Scaffolding involves supporting students’ understanding through hints, guiding questions, and step-by-step assistance that encourages cognitive effort and deep learning. Answer generation, in contrast, provides direct solutions, which can undermine learning, skill development, and academic integrity if used improperly, especially in assessed work.

Teacher-in-the-loop models ensure that AI operates under human oversight, allowing educators to define AI use, review recommendations, and intervene as needed. This maintains instructional coherence, reduces risks like bias, enhances trust, and aligns AI support with curriculum standards, preventing AI from functioning independently of instruction.

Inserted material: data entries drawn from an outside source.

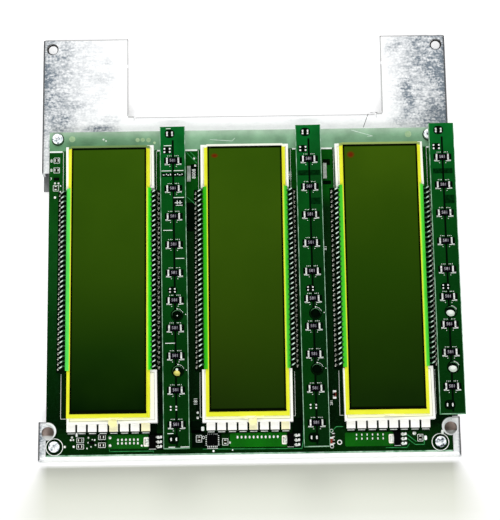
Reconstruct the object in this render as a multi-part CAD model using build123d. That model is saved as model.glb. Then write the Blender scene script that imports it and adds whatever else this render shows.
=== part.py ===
from build123d import *
import os

# Three long LCD modules on one board, screwed to a folded aluminium chassis, lying face up.
# Millimetres. +Z points out of the displays, +Y towards the two ears and +X to the right.
# The origin is the centre of the four corner holes, on the rear face of the chassis sheet.

# Chassis, folded from one sheet, with its free edges round the board
sheet = 1.5
chassis_depth = 9.0
chassis_side = 4.7
apron = 9.5
bottom_lip = 2.0
bend_inside = 1.0
corner_hole = 6.2
hole_from_side = 5.0
hole_from_top = 5.0
hole_from_bottom = 14.0
left_ear = 44.5
right_ear = 34.0
ear_height = 42.0
ear_side = 71.7
notch_depth = 5.5
tab_height = 19.6
inner_corner = 1.2
relief_width = 0.8
relief_inset = 3.8

# Screws and the standoffs pressed into the sheet
screw_from_left = 4.3
screw_from_right = 6.3
screw_from_top = 3.9
screw_from_bottom = 4.6
standoff_height = 3.0
standoff_width = 6.0
standoff_shank = 4.6
standoff_floor = 0.6
screw_diameter = 3.0
screw_length = 5.0
screw_head = 5.4
screw_head_height = 1.9
screw_crown = 4.0
head_clearance = 0.3
recess_span = 3.1
recess_slot = 0.75
recess_depth = 1.0
recess_foot = 0.6
screw_turns = (20, 65, 40, 0)
thread_clearance = 0.2
screw_clearance = 0.4

# Main board, as wide as the modules need and longer than their glass
board = 1.6
board_side = 31.72
board_over_glass = 9.5
board_under_glass = 18.0
hole_notch = 7.6

# LCD modules, one pitch apart
module_count = 3
module_pitch = 68.58
module_shift = -0.5
glass_width = 41.1
glass_length = 138.0
glass_shift = -0.7
glass_sheet = 1.1
glass_ledge = 1.3
film = 0.3
polariser_side = 1.9
polariser_end = 1.95
polariser_shift = 0.05
polariser = 0.2

# Backlight housings, which sit a little askew under the first and the last glass
housing_over_side = 1.7
housing_height = 5.0
housing_over_top = 0.4
housing_over_bottom = 2.6
housing_wall = 1.2
waist_inset = 1.15
waist_clearance = 1.8
housing_shift = (1.0, -0.1, 0.3)
housing_skew = (0.70, 0.0, 0.70)
guide_floor = 0.6
guide_clearance = 0.2
guide_recess = 0.15

# LED holder with its fingers, and the LEDs in front of them
holder_shift = (-0.2, 0.1, 0.4)
finger_count = 8
finger_width = 4.3
finger_reach = 3.75
finger_bevel = 0.5
finger_pocket = 0.9
holder_height = 2.6
holder_spine = 5.0
holder_clearance = 0.2
led_length = 3.4
led_depth = 0.9
led_height = 1.2
led_gap = 0.45

# Edge pins of the glass
side_pin_count = 36
pin_pitch = 2.54
pin_row_span = 50.8
pin_width = 0.5
pin_thickness = 0.4
resin_over = 0.8
resin_height = 0.8
seal_width = 5.0
seal_reach = 0.8
seal_shift = (3.0, 1.5, 0.6)

# Strip boards over the main board, each a little askew
strip_width = 12.7
strip_over_glass = (24.0, 24.0, 9.1)
strip_from_module = (33.08, 32.7, 30.92)
strip_skew = (0.55, 0.42, 0.15)
strip_from_top = 1.5
strip_board = 1.6
strip_hole = 5.0
strip_hole_shift = 1.1
strip_hole_numbers = (5, 7)
strip_hole_below = 7.4

# Two-pin headers that carry the strips, with their sockets
header_pitch = 2.54
header_shift = -1.4
header_from_end = (3.7, 4.6)
header_height = 2.5
socket_height = 8.5
socket_bore_depth = 6.0
header_pin = 0.64
header_pin_above = 0.9
header_pin_into_socket = 5.6
header_pin_clearance = 0.06
header_board_clearance = 0.3

# Large chip resistors in a row on each strip
resistor_count = (10, 10, 9)
upper_count = 4
close_count = 8
resistor_first_down = 17.8
resistor_last_up = 11.7
resistor_upper_gap = 0.55
resistor_extra_gap = 3.0
resistor_length = 6.5
resistor_width = 3.1
resistor_height = 0.6
resistor_end = 0.75

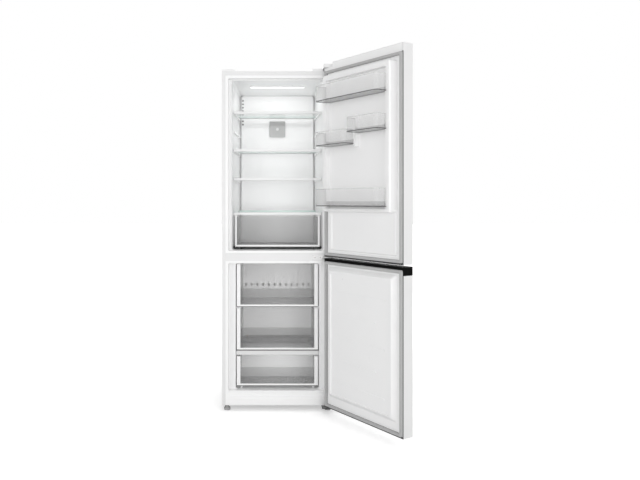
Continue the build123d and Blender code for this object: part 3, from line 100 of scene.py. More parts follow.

Schools should evaluate AI impact through measures like student mastery and progress, quality of student thinking and work, engagement levels, persistence, and teacher observations. Focusing on learning gains rather than AI usage volume helps determine whether AI supports meaningful educational improvements.

Effective use of AI as a tutor includes ensuring it provides explanations on how to solve problems instead of just answers, aligns with curriculum standards, and operates under teacher oversight regarding scope and depth. These precautions maintain academic integrity and reinforce classroom instruction without fostering dependency.